6. Accusations infondées contre les médias
Peu après que le milliardaire Elon Musk et le Department of Government Efficiency (DOGE) ont commencé à démanteler l’Agence américaine pour le développement international (USAID) – qualifiée de « criminelle » par Musk – le gouvernement serbe a perquisitionné les bureaux du Centre pour la recherche, la transparence et la responsabilité (CRTA), l’Organisation non gouvernementale (ONG) derrière le site de fact-checking Istinomer.rs. Le parquet a justifié cette descente par des allégations de l’administration Trump sur un supposé détournement de fonds par des bénéficiaires de l’USAID.
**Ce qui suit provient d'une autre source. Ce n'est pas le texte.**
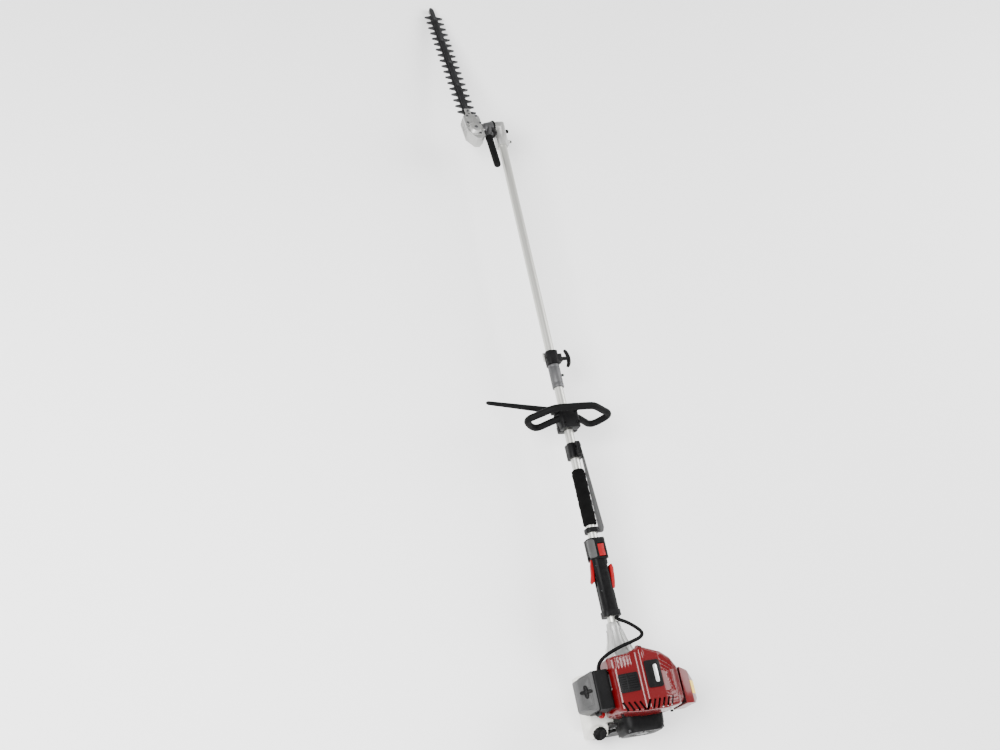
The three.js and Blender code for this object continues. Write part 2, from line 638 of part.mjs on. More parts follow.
function adjustingHandle() {
  return bent(
    [[-35.5, 41, 0], [-74, 42, -1], [-114, 43, -2], [-158, 44, -3]],
    11.5,
    { sides: 6, steps: 6 },
  );
}
function latchLever() {
  const shape = outline([[-32, 18], [-20, 22], [-22, 30], [-52, 36], [-58, 31], [-34, 25]]);
  return slabY(shape, [29, 37.5]);
}

const CASE_X = [-60, 46];
const caseOutline = (inset) => {
  const [back, front] = [CASE_X[0] + inset, CASE_X[1] - inset];
  const [low, high] = [60.5 + inset, 112 - inset];
  return outline([
    [back, low + 14], [back + 14, low], [front - 8, low], [front, low + 10],
    [front, high - 10], [front - 8, high], [back + 30, high], [back, high - 22],
  ]);
};
function gearboxCase() {
  const body = slabZ(caseOutline(0), [-18, 14]);
  const hollow = slabZ(caseOutline(4), [-13, 20]);
  const shaftHole = rod([0, 50, 0], [0, 70, 0], 10, 20);
  const bladeSlot = block([30, 60], [BLADE_Y - 14, BLADE_Y + 14], [-7, 7]);
  const tongue = block([45, 82], [BLADE_Y - 9, BLADE_Y + 9], [6.6, 10]);
  return join(cut(body, hollow, shaftHole, bladeSlot), tongue);
}
function gearboxCover() {
  const plate = slabZ(caseOutline(0), [14.3, 20]);
  const dome = rod([-20, BLADE_Y, 19], [-20, BLADE_Y, 30], 22, 24, 17);
  const bolt = (x, y) => rod([x, y, 19], [x, y, 24], 4, 8);
  return join(plate, dome, bolt(-42, 76), bolt(34, 72), bolt(34, 101), bolt(4, 106), bolt(4, 66));
}
function eccentricGear() {
  const wheel = rod([-20, BLADE_Y, -11], [-20, BLADE_Y, -6], 19, 20);
  const eccentric = rod([-17, BLADE_Y, -7], [-17, BLADE_Y, 3], 13, 24);
  const axle = rod([-20, BLADE_Y, -12.5], [-20, BLADE_Y, 13.5], 5, 16);
  return join(wheel, eccentric, axle);
}

// One blade: a bar with staggered teeth on both sides and slots for the guide bar's studs
const STUD_X = [0, 1, 2, 3, 4].map((i) => 90 + 107 * i);
const BODY_HALF = 12;
const TOOTH_REACH = 30;
function blade([z0, z1]) {
  const edge = (side, firstTooth) => {
    const points = [];
    for (let i = 0; i < TEETH; i += 1) {
      const x = firstTooth + i * TOOTH_PITCH;
      points.push(
        [x - 7, side * BODY_HALF], [x - 1, side * TOOTH_REACH],
        [x + 2.5, side * TOOTH_REACH], [x + 7, side * BODY_HALF],
      );
    }
    return points;
  };
  const end = FIRST_TOOTH + TEETH * TOOTH_PITCH - 10;
  const shape = outline([
    [BLADE_START - 24, -BODY_HALF + 3],
    ...edge(-1, FIRST_TOOTH),
    [end, -BODY_HALF + 4],
    [end + 4, 0],
    [end, BODY_HALF - 4],
    ...edge(1, FIRST_TOOTH + TOOTH_PITCH / 2 - 8).reverse(),
    [BLADE_START - 24, BODY_HALF - 3],
  ]);
  const slots = STUD_X.map((x) => slabZ(rounded(32, 8.4, 4, x, 0), [z0 - 1, z1 + 1], 1));
  return cut(slabZ(shape, [z0, z1]), ...slots).translate([0, BLADE_Y, 0]);
}

function guideBar() {
  const shape = outline([
    [34, -8], [NOSE_X - 12, -8], [NOSE_X - 2, -5], [NOSE_X, 0], [NOSE_X - 2, 5],
    [NOSE_X - 12, 8], [34, 8],
  ]);
  const bar = slabZ(shape, [3, 6]).translate([0, BLADE_Y, 0]);
  const nose = block([NOSE_X - 16, NOSE_X - 3], [BLADE_Y - 5, BLADE_Y + 5], [-NOSE_DROP, 4]);
  const tip = block([NOSE_X - 4, NOSE_X], [BLADE_Y - 4, BLADE_Y + 4], [-NOSE_DROP, 5]);
  const stud = (x) =>
    join(
      rod([x, BLADE_Y, -4], [x, BLADE_Y, 4], 3.4, 10),
      rod([x, BLADE_Y, -5.4], [x, BLADE_Y, -3], 7.5, 14),
      rod([x, BLADE_Y, 5], [x, BLADE_Y, 8.5], 5, 6),
    );
  return join(bar, nose, tip, ...STUD_X.map(stud));
}

// Engine
piece("crankcase", crankcase(), CAST);
piece("cylinder", cylinder(), CAST);
piece("piston", piston(), ALUMINIUM);
piece("connecting_rod", connectingRod(), STEEL);
piece("crankshaft", crankshaft(), STEEL);
piece("flywheel", flywheel(), CAST);
piece("clutch_shoes", clutchShoes(), STEEL);
piece("clutch_drum", clutchDrum(), STEEL);
piece("clutch_housing", clutchHousing(), CAST);
piece("spark_plug", sparkPlug(), TANK_WHITE);
piece("muffler", muffler(), STEEL);
piece("muffler_guard", mufflerGuard(), BLACK);
piece("carburettor", carburettor(), DARK_CAST);
piece("filter_base", filterBase(), BLACK);
piece("filter_cover", filterCover(), GREY);
piece("filter_knob", filterKnob(), BLACK);
piece("primer_bulb", primerBulb(), SIGNAL_RED);
piece("choke_lever", chokeLever(), BLACK);
piece("shroud", shroud(), RED);
piece("vent_panel", ventPanel(), BLACK);
piece("label_plate", labelPlate(), BLACK);
piece("starter_housing", starterHousing(), BLACK);
piece("starter_pulley", starterPulley(), BLACK);
piece("starter_grip", starterGrip(), BLACK);
piece("fuel_tank", fuelTank(), TANK_WHITE);
piece("fuel_cap", fuelCap(), BLACK);
piece("stand", stand(), BLACK);

// Pole and controls
piece("lower_tube", lowerTube(), ALUMINIUM);
piece("lower_drive_shaft", lowerShaft(), STEEL);
piece("foam_grip", foamGrip(), FOAM_BLACK);
piece("handle_shell_upper", handleBody().intersect(upperHalf), BLACK);
piece("handle_shell_lower", handleBody().intersect(lowerHalf), BLACK);
piece("trigger", trigger(), SIGNAL_RED);
piece("lockout_lever", lockoutLever(), SIGNAL_RED);
piece("stop_switch", stopSwitch(), SIGNAL_RED);
piece("throttle_conduit", throttleConduit(), RUBBER);
piece("rail_clamp", railClamp(), BLACK);
piece("hip_rail", hipRail(), GREY);
piece("hanger_bracket", hangerBracket(), BLACK);
piece("loop_handle", loopHandle(), BLACK);
piece("loop_clamp", loopClamp(), BLACK);
piece("barrier_bar", barrierBar(), BLACK);
piece("coupling_sleeve", couplingSleeve(), DARK_CAST);
piece("coupling_clamp", couplingClamp(), BLACK);
piece("coupling_knob", couplingKnob(), BLACK);
piece("lock_pin", lockPin(), STEEL);
piece("upper_tube", upperTube(), ALUMINIUM);
piece("upper_drive_shaft", upperShaft(), STEEL);

// Cutter head
piece("head_clamp", headClamp(), CAST);
piece("detent_plate", detentPlate(), BLACK);
piece("cross_shaft", crossShaft(), STEEL, head);
piece("knuckle", knuckle(), DARK_CAST, head);
piece("adjusting_handle", adjustingHandle(), RUBBER, head);
piece("latch_lever", latchLever(), BLACK, head);
piece("gearbox_case", gearboxCase(), CAST, head);
piece("gearbox_cover", gearboxCover(), CAST, head);
piece("eccentric_gear", eccentricGear(), STEEL, head);
piece("upper_blade", blade([0.2, 0.2 + BLADE_THICK]), BLADE_STEEL, head);
piece("lower_blade", blade([-0.2 - BLADE_THICK, -0.2]), BLADE_STEEL, head);
piece("guide_bar", guideBar(), BLADE_STEEL, head);

export default tool;
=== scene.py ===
import json
import math

import bmesh
import bpy
from mathutils import Matrix, Vector, noise


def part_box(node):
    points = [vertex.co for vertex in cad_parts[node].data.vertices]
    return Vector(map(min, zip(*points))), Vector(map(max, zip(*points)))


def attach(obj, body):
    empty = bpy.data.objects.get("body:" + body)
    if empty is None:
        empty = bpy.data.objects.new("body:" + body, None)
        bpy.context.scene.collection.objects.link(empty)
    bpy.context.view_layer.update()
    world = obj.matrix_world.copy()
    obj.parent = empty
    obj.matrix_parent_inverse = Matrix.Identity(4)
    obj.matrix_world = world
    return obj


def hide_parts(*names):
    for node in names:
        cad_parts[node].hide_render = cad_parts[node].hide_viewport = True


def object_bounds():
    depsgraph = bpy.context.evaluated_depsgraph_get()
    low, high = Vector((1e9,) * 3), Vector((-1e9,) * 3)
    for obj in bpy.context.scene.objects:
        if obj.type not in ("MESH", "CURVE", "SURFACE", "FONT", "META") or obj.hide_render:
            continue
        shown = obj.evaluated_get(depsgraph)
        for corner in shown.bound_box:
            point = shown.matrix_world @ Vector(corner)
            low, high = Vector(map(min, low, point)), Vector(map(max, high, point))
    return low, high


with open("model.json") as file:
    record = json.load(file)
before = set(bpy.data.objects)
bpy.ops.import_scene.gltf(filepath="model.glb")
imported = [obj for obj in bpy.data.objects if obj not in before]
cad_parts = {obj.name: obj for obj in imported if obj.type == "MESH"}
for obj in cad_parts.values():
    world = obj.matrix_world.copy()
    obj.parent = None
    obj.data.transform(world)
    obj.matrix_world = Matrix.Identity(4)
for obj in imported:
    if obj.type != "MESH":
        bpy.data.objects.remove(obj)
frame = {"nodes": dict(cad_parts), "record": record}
cad_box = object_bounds()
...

7. Campagnes de diffamation contre les journalistes
Trump est aussi reconnu pour sa rhétorique virulente contre la presse. Une stratégie partagée par le président argentin Javier Milei, qui déclarait en avril 2025 : « On ne déteste pas encore assez les journalistes. » Comme Trump, il a mené des campagnes de dénigrement et encouragé le harcèlement en ligne des reporters. En mai, il a intenté des poursuites pour diffamation contre trois journalistes.
L’échange transfrontalier de stratégies, de discours et de techniques d’attaque contre la presse alimente une boucle de rétroaction autoritaire. Il est parfois difficile de savoir qui s’inspire de qui, mais le résultat est clair : un environnement mondial de plus en plus hostile au journalisme.